Unlike a lot of sections in the band, the percussion section is often very limited regarding the number of positions available for certain instruments.
Everyone cannot march snare drum; the musical balance with the wind players would be horrible. Your group is likely limited by equipment. If you have three sets of tenor drums or marimbas, then you cannot easily put more students on those instruments. Plus there is a need to round out the entire percussion section to create a cohesive blend and balance, such as having five bass drummers and adding specialty textures and colors through cymbals and other accessories.
Getting the Right Mix
As you go through your program’s audition/placement process, your instructors are looking to find the right mix of putting members where they want to go and where they will most succeed as well as deciding what is best for the overall ensemble.

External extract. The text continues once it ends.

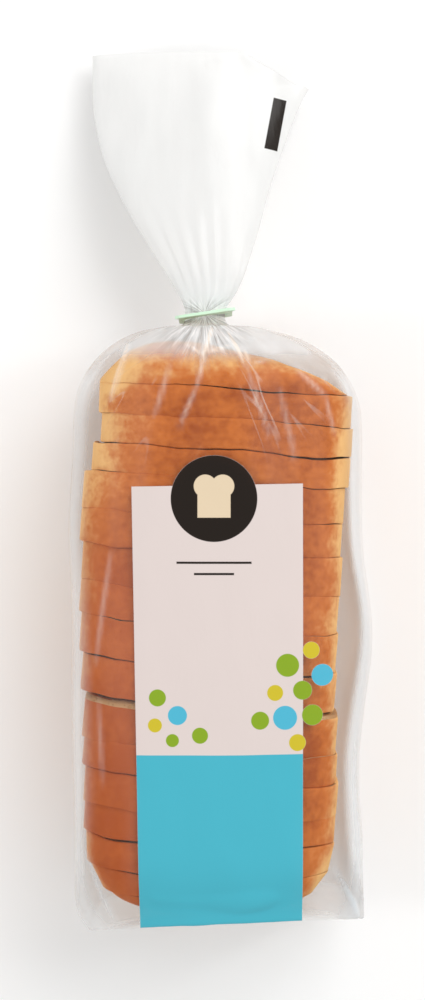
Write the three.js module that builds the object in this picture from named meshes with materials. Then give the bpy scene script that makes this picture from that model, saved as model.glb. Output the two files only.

One of the hardest decisions as a percussion instructor is determining placements that are best for the group and getting the buy-in and acceptance from the students.
Many young percussionists have never gone through an arduous audition process or may be used to being a standout performer in middle school or previous ensembles. Leading into the start of each season, everyone must readjust to be being part of the team.
Maximizing Your Role
If you absorb all the information given to you by your staff during your audition, accept the decisions made, and then work hard to max out your role, you will put your group on the road to success. You will set a great example for other students and definitely endear yourself to your staff.
Even if you do not march with your first choice of instrument, it is what is best for the drumline. The biggest lessons are not mastering left-hand paradiddles but how to work together as a percussion ensemble to achieve your goals.